Une association d’idées

Par association d’idées, je lie toujours cette estampe au passage de la mort de Bergotte, dans À la recherche du temps perdu de Marcel Proust, avec la fameuse évocation du « petit pan de mur jaune ». Bergotte s’effondre devant la Vue de Delft de Johannes Vermeer, quand il admire le fameux petit pan, et se rend compte que c’est cela qu’il aurait dû faire : avoir un souci du détail plutôt que de la composition d’ensemble, faire des morceaux de beauté plutôt que des œuvres nettes et contenant un propos défini. Je schématise, la pensée de Proust sur ces questions esthétiques est plus complexe que cela, et d’ailleurs le passage (que j’ai eu l’habitude de proposer en commentaire de texte à mes élèves de seconde) contient une ironie mordante qu’on oublie parfois. C’était l’occasion de partager le tableau de Vermeer.

Je pourrais m’amuser à suivre une logique comparative et trouver des thèmes communs : l’opposition entre la stabilité naturelle et la stabilité humaine, les petits personnages-figurines en bas du tableau, la couleur jaune. Mais, en vérité, une logique comparative mènerait plutôt à voir la radicale différence entre le canon hollandais et le canon japonais. Je le laisse là comme une pure associations, un saut de puce qui n’était que prétexte à parler légèrement de choses plaisantes.

3 réflexions sur “Un été avec Hokusai (3)

  1. « J’ai cherché sur le net les noms des arbres présentes (sic) »

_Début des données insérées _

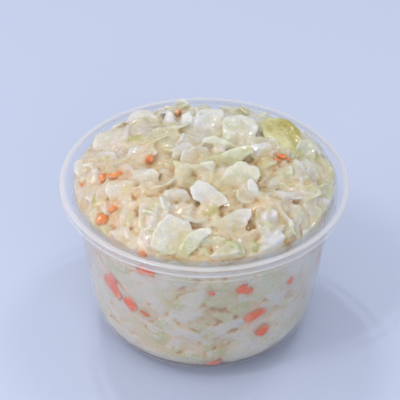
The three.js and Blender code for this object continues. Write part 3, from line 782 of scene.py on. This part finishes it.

    Ma version des 36 vues est la superbe édition d’Andreas Marks publiée chez Taschen (https://www.amazon.fr/Thirty-six-Views-Mount-Andreas-Marks/dp/3836575728/ref=sr_1_fkmr1_1?__mk_fr_FR=%C3%85M%C3%85%C5%BD%C3%95%C3%91&crid=10RUVTMLQ0K8A&dib=eyJ2IjoiMSJ9.o0IZbadAO5zX3MNIb67dQhd-XQic_jnjsC6yAKkOzSDTc4Njo-SrrUiqIpegR_x4BkFuZHUjJRDdvdP35It1wkvYThgwkiZaXBOLwmTBH_I.vkMQ11Iu_api_YWpTS8EH8GF04varrPFfI1sFngAghM&dib_tag=se&keywords=hokusai+andreas+marks&qid=1721265846&sprefix=hokusai+andreas+marks%2Caps%2C205&sr=8-1-fkmr1).

    En ce qui concerne la végétation, il mentionne un « pin majestueux » qui surplombe les maisons. En dehors des pelouses, je ne vois pas pourquoi penser que tous les arbres ne seraient pas des pins.